Will USAID's Feed the Future Plan Combat Hunger or Just Bolster Big Ag?
The Feed the Future Initiative being spearheaded by the U.S. Agency for the International Development (USAID) sounds great on paper. The program, states a USAID press release, "targets the causes of hunger and aims to reduce poverty, hunger and undernutrition" in countries around the world. The effort "will build upon strong existing foundations to make improvements in global health, poverty reduction, and the overall development of our focus countries."
A noble goal, for sure, but what will the scheme really look like? The Initiative emerged as a result of President Obama's commitment at the G-8 Summit in July of 2009. The president promised $3.5 billion over three years to address the root causes of global hunger via "accelerated agricultural development and improved nutrition." Is this, as Jill Richardson writes on La Vida Locavore, "just the latest incarnation of the ongoing U.S. plan to 'help world hunger' by pushing biotech and industrial ag on poor countries"? Or is it, as Sarah Jane Staats writes on the Center for Global Development blog, "the future of foreign aid"?
Well, it might just be both. USAID Administrator Rajiv Shah has drawn suspicion for his welcoming attitude toward agricultural biotech. Plus, the agency's announcement of the 20 countries the Feed the Future Initiative will focus on makes it very clear that the private sector will be at the front and center of development efforts. In testimony to the Senate Foreign Relations Committee’s hearing on global hunger and food security last month (PDF), Shah emphasized the importance of science and technology, specifically mentioning the goal of "adapting biotechnology for small-scale farmers."
He also, however, mentioned the need to address the "unique needs of women who make up the majority of the farming labor in our countries of focus," and lauded community-based, small entrepreneurship like enterprises that "aggregate the production of numerous small-scale producers – men and women with just a few cows each. These aggregators get the milk on the main roads for delivery to urban processors and ultimately to consumers." This doesn't sound like some conniving, agribusiness-lover to me.
It is true, however, that a strategic logic is emerging in this new approach to foreign aid, and it's a logic some might find distasteful. Richardson puts it like this: "They made it clear that they are absolutely working to serve U.S. interests, and if a country doesn't want to do it our way, we won't work with them."
Staats, on the other hand, expresses the idea a bit more even-handedly: The approach is "emphasizing the importance of global hunger and food security to U.S. development and national security objectives."

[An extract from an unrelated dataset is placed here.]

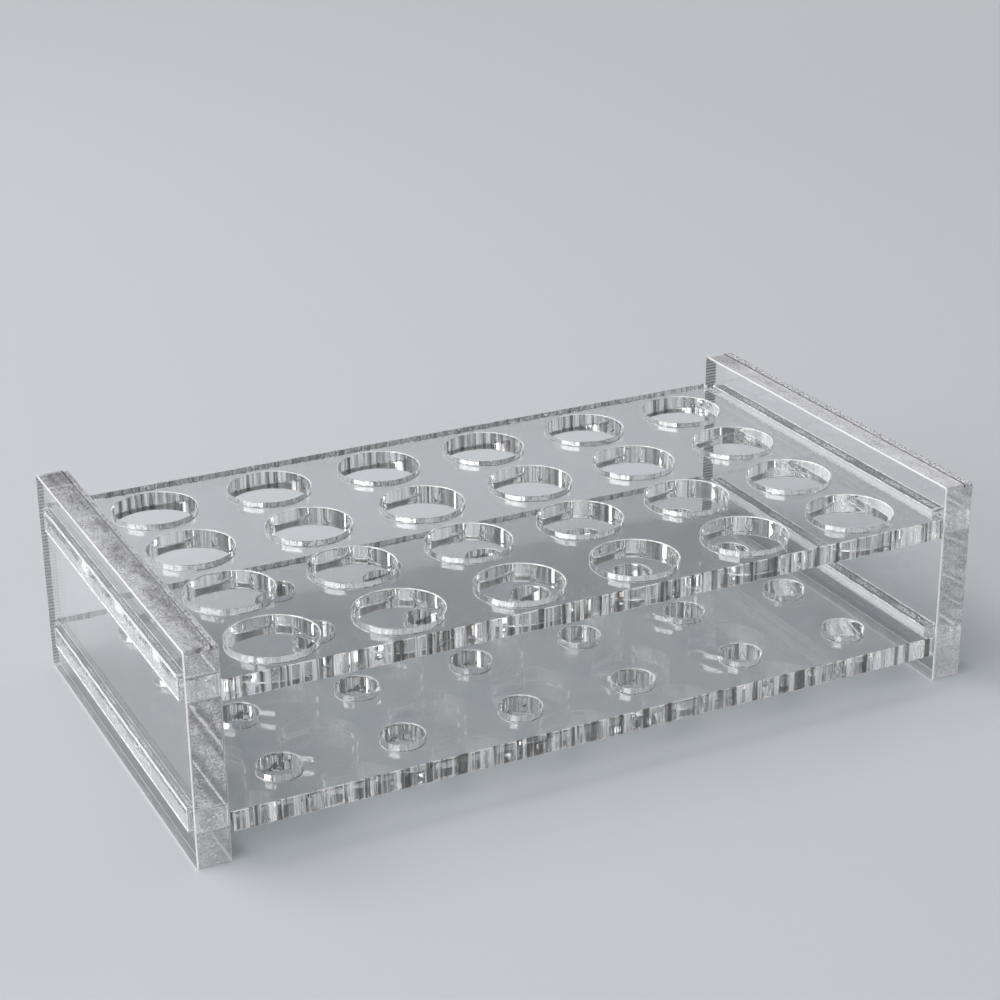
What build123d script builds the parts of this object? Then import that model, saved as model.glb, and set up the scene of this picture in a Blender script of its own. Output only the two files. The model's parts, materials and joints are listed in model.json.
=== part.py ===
from build123d import *
import os

# Bench rack for microcentrifuge tubes, made of clear acrylic sheet.
#
# Two end plates carry an upper shelf with wide holes, which guide the bodies of the tubes, and a
# lower shelf with small holes on the same centres, which catch their tips. Each shelf has a long
# tab on either end. The tab passes right through a slot in the end plate and ends flush with its
# outer face. The slots are cut a little high for the tabs, and the room above each tab is where
# the solvent cement runs in.
#
# Frame: X runs along the rack, Y from front to back and Z up. The origin is on the bench, under
# the middle of the rack. All sizes are in millimetres.

# sheet stock
end_sheet = 4.8  # end plates
shelf_sheet = 3.0  # both shelves

# grid of tube places
columns = 6  # along X
rows = 4  # along Y
column_pitch = 18.0
row_pitch = 16.1
tube_hole_d = 12.5  # upper shelf, round a tube's body
tip_hole_d = 6.1  # lower shelf, under a tube's tip

# material left round the grid, from the outer hole centres
end_margin = 10.2  # to the inner face of the end plate
side_margin = 9.15  # to the front and back edges

# heights
foot_height = 4.4  # end plates, below the lower shelf
shelf_gap = 15.9  # clear space between the shelves
lip_height = 4.9  # end plates, above the upper shelf

# slotted joints
tab_setback = 3.0  # shoulder before each end of a tab
slot_clearance = 0.1  # between a tab and the floor and both ends of its slot
slot_headroom = 0.35  # between a tab and the roof of its slot
overcut = 1.0  # how far the slot cutter reaches past each face of the plate
cement_line = 0.05  # between a shoulder and the end plate that it butts on
arris = 0.3  # scraped corners of the sawn end plates

# sizes that follow
inner_length = (columns - 1) * column_pitch + 2 * end_margin
rack_length = inner_length + 2 * end_sheet
rack_depth = (rows - 1) * row_pitch + 2 * side_margin
tab_depth = rack_depth - 2 * tab_setback
lower_shelf_z = foot_height
upper_shelf_z = lower_shelf_z + shelf_sheet + shelf_gap
rack_height = upper_shelf_z + shelf_sheet + lip_height


def shelf_profile(hole_d):
    """Flat outline of a shelf, with its two tabs and its grid of round holes."""
    between_plates = Rectangle(inner_length - 2 * cement_line, rack_depth)
    through_plates = Rectangle(rack_length, tab_depth)
    holes = GridLocations(column_pitch, row_pitch, columns, rows) * Circle(hole_d / 2)
    return between_plates + through_plates - holes


def make_shelf(hole_d, base_z):
    """One shelf, cut from sheet, with its underside at base_z."""
    return Pos(0, 0, base_z) * extrude(shelf_profile(hole_d), amount=shelf_sheet)


def slot_for_tab(base_z):
    """The cutter for one closed slot through an end plate, round a tab at base_z."""
    through = end_sheet + 2 * overcut
    depth = tab_depth + 2 * slot_clearance
    height = slot_clearance + shelf_sheet + slot_headroom
    from_floor_up = (Align.CENTER, Align.CENTER, Align.MIN)
    return Pos(0, 0, base_z - slot_clearance) * Box(through, depth, height, align=from_floor_up)


def make_end_plate(side):
    """One end plate, on the left (side -1) or on the right (side +1)."""
    middle = Pos(0, 0, rack_height / 2)
    blank = middle * Box(end_sheet, rack_depth, rack_height)
    plate = chamfer(blank.edges(), arris)
    for base_z in (lower_shelf_z, upper_shelf_z):
        plate -= slot_for_tab(base_z)
    return Pos(side * (inner_length + end_sheet) / 2, 0, 0) * plate


parts = {
    "left_end_plate": make_end_plate(-1),
    "right_end_plate": make_end_plate(+1),
    "upper_shelf": make_shelf(tube_hole_d, upper_shelf_z),
    "lower_shelf": make_shelf(tip_hole_d, lower_shelf_z),
}

os.makedirs("parts", exist_ok=True)
for name, part in parts.items():
    part.label = name
    export_step(part, f"parts/{name}.step")
    box = part.bounding_box()
    print(f"{name}: {part.volume:.1f} mm3, {box.min} to {box.max}")
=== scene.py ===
import json
import math

import bpy
from bpy.props import FloatProperty, FloatVectorProperty, PointerProperty
from mathutils import Matrix, Vector


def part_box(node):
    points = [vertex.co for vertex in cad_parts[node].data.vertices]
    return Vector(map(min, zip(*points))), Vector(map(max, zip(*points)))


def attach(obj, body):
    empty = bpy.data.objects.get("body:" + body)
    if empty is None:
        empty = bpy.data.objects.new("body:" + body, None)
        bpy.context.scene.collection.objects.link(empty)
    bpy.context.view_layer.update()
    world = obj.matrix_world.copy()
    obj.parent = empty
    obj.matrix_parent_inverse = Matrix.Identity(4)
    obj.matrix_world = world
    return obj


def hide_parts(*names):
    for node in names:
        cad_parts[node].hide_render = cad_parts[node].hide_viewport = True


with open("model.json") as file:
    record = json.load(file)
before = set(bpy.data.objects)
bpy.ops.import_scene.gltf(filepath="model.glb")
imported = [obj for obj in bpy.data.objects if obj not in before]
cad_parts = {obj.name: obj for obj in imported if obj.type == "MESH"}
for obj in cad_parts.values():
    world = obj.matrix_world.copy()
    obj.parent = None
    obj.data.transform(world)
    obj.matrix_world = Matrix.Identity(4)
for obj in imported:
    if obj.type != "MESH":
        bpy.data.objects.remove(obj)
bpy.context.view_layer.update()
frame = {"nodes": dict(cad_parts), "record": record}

bl_info = {
    "name": "Acrylic Tube Rack",
    "version": (1, 0, 0),
    "blender": (4, 5, 0),
    "location": "3D View > Sidebar > Tube Rack",
    "description": "Builds a clear acrylic bench rack for microcentrifuge tubes",
    "category": "Add Mesh",
}

MM = 0.001
# how close two places are when they count as the same
NEAR = 0.01 * MM
SIDES = {"left": -1, "right": 1}
LEVELS = ("lower", "upper")


# ---- sizes read from the frame


def reach(node, axis, keep):
    """How far a CAD node's corners lie from the middle along an axis, among those that keep() picks."""
    corners = (vertex.co for vertex in frame["nodes"][node].data.vertices)
    return max(abs(corner[axis]) for corner in corners if keep(corner))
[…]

I personally don't see anything wrong with spending our money in ways that helps us as a country and helps developing nations, too. But, it is unfortunately true that America's government officials tend to believe it's in their best interest to support big agribusiness firms, conveniently forgetting that the success of those companies may not be the best thing for the country or the "beneficiaries" of Big Ag's technological advancements.
If Shah is confusing U.S. agribusiness' interests with our country's interests, then our national security is going to be much more harmed by this initiative than it will be helped (and it likely won't do developing nations any good, either). But if his heart (and mind) really are in the right places, then as far as I'm concerned, let's get busy feeding the future.